A Modeling Study on Inspired CO2 Rebreathing Device for Sleep Apnea Treatment by Means of CFD Analysis and Experiment

We present the device design, simulation, and measurement results of a therapy device that potentially prevents sleep apnea by slightly increasing inspired CO 2 through added dead space (DS). The rationale for treatment of sleep apnea with CO 2 manipulation is based on two recently reported premises: (i) preventing transient reductions in P aCO 2 will prevent the patient from reaching their apneic threshold, thereby preventing “central” apnea and instabilities in respiratory motor output; and (ii) raising P aCO 2 and end-tidal CO 2 , even by a minimal amount, provides a strong recruitment of upper airway dilator muscles, thereby preventing airway obstruction.

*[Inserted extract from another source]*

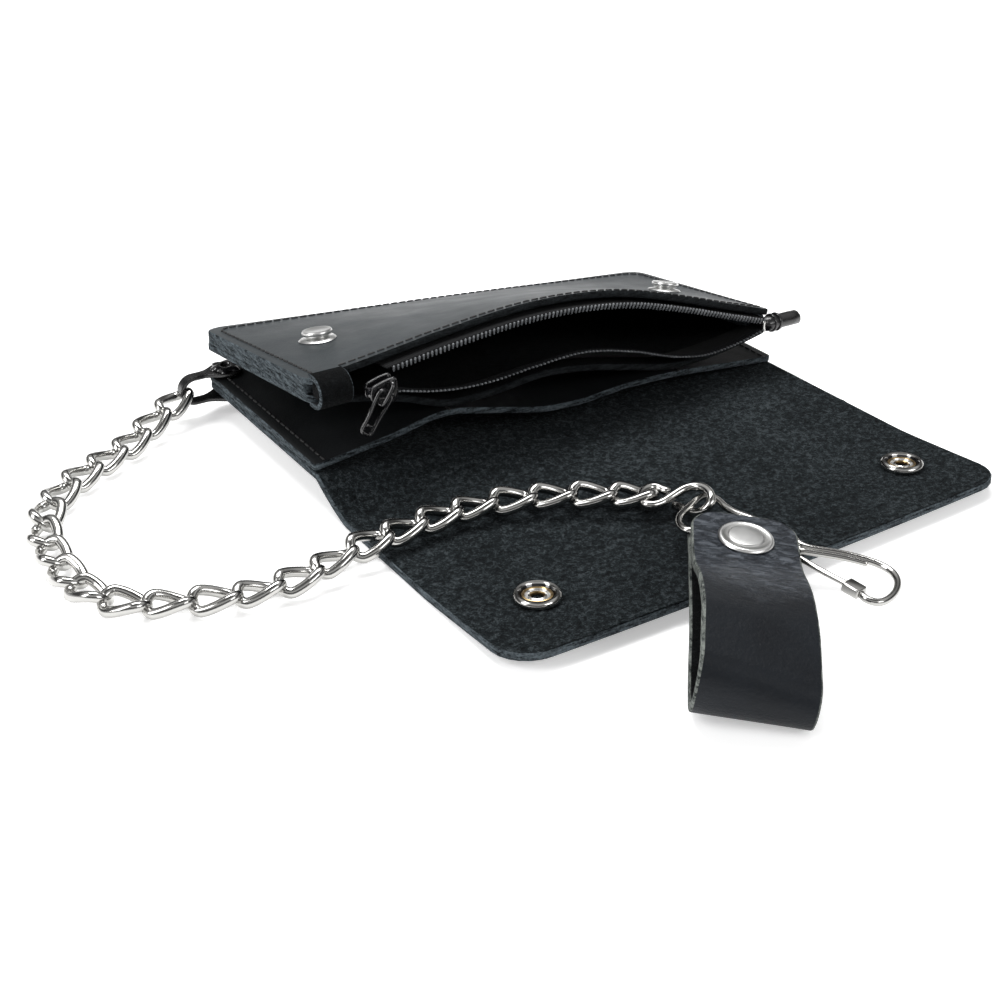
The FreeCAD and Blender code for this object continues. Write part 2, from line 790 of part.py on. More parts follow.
def clip():
    """Wire snap clip: a bail through the belt loop's fold, a waist, a hook and a sprung gate."""
    frame_line = [
        (10.2, 15.0, 4.15),
        (6.2, 11.0, 4.15),
        (6.2, -16.8, 4.0),
        (-4.6, -17.2, 2.4),
        (-15.5, -11.8, 1.2),
        (-19.5, -8.0, 0.8),
        (-12.5, -3.2, 1.6),
        (-4.8, 4.8, 3.4),
        (0.5, 13.5, 4.15),
        (6.8, 17.0, 4.15),
        (9.5, 30, 4.1),
        (12.5, 40.5, 4.1),
        (21, 41.5, 4.1),
        (29.8, 35, 4.1),
        (27.0, 30.2, 4.1),
    ]
    gate_line = [(12.4, 16.2, 4.1), (18, 21, 4.1), (22.6, 26.3, 4.1), (23.9, 27.8, 4.1)]
    radius = dim("clip_wire") / 2
    frame_path = rounded_path([strap_point(*p) for p in frame_line], 400)
    feature("clip_frame", swept(frame_path, radius))
    gate_path = rounded_path([strap_point(*p) for p in gate_line], 400)
    feature("clip_gate", swept(gate_path, radius * 0.9))


clip()

# ---------------------------------------------------------------- check and export

doc.recompute()
for obj in doc.Objects:
    if "Invalid" in obj.State or "Error" in obj.State:
        raise RuntimeError(f"{obj.Label} failed: {obj.State}")

os.makedirs("parts", exist_ok=True)
for obj in SUBPARTS:
    shape = obj.Shape
    if shape.isNull() or not shape.isValid() or not shape.Solids:
        raise RuntimeError(f"{obj.Label} has no valid solid")
    for solid in shape.Solids:
        if solid.Volume <= 0:
            raise RuntimeError(f"{obj.Label} is inside out")
    shape.exportStep(f"parts/{obj.Label}.step")
print(len(SUBPARTS), "sub-parts written")
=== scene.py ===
import math

import bmesh
import bpy
import numpy as np
from mathutils import Matrix, Vector


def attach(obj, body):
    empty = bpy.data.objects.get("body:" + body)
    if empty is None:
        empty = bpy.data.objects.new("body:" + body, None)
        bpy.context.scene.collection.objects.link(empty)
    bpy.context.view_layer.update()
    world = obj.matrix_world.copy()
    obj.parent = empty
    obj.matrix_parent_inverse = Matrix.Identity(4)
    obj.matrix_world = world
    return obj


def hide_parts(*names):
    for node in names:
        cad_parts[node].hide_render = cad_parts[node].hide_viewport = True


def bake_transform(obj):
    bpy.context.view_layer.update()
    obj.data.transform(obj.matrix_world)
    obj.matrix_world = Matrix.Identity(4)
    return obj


# A long leather chain wallet lying open. Sizes are millimetres in wallet
# coordinates: x from the wallet's left end, y from the cover's fold towards the back, z up.

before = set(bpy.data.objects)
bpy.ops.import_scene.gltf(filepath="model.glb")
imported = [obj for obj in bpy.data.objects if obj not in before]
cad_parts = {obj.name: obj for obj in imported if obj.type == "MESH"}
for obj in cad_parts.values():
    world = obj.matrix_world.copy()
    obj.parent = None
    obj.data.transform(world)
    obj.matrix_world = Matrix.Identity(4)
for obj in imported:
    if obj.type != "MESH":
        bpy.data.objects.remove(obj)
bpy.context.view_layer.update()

ORIGIN_X = 88.6
ORIGIN_Y = -14.266
LENGTH = 180.0
DEPTH = 77.0
LEATHER = 2.2
MM = 0.001


def place(x, y, z):
    """Wallet coordinates in millimetres to the frame's metres."""
    return Vector(((x - ORIGIN_X) * MM, (y - ORIGIN_Y) * MM, z * MM))


def placed(points):
    """Rows of wallet coordinates to the frame's metres."""
    moved = np.array(points, float)
    moved[..., 0] -= ORIGIN_X
    moved[..., 1] -= ORIGIN_Y
    return moved * MM


def scene_object(name, data):
    obj = bpy.data.objects.new(name, data)
    bpy.context.collection.objects.link(obj)
    return obj


def discard(obj):
    """Remove a working object and its mesh or curve."""
    data = obj.data
    bpy.data.objects.remove(obj)
    (bpy.data.curves if isinstance(data, bpy.types.Curve) else bpy.data.meshes).remove(data)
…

We have also provided the simulation results, obtained from solving the Navier–Stokes (NS) equations within the device volume. Therein, the NS equations are coupled with a convection–diffusion equation that represents the transport of CO 2 in the device, thus enabling the transient simulation of CO 2 propagation. Using this procedure, a prototype of variable volume dead space reservoir device was designed. Volumetric factors influencing carbon dioxide increases in the added reservoir (open-ended DS) were investigated. The maximum/minimum amount of CO 2 concentration were obtained for the maximum/minimum device volume; 3.4 and 2.4 mol/m 3 for the DS volumes of 1.2 and 0.5 × 10 −3 m 3 , respectively. In all case studies, the CO 2 buildup reached a plateau after approximately 20 breathing cycles. The experimental measurement results are in agreement with the simulation and numerical results obtained using the proposed simplified modeling technique, with a maximum relative error of 3.5%.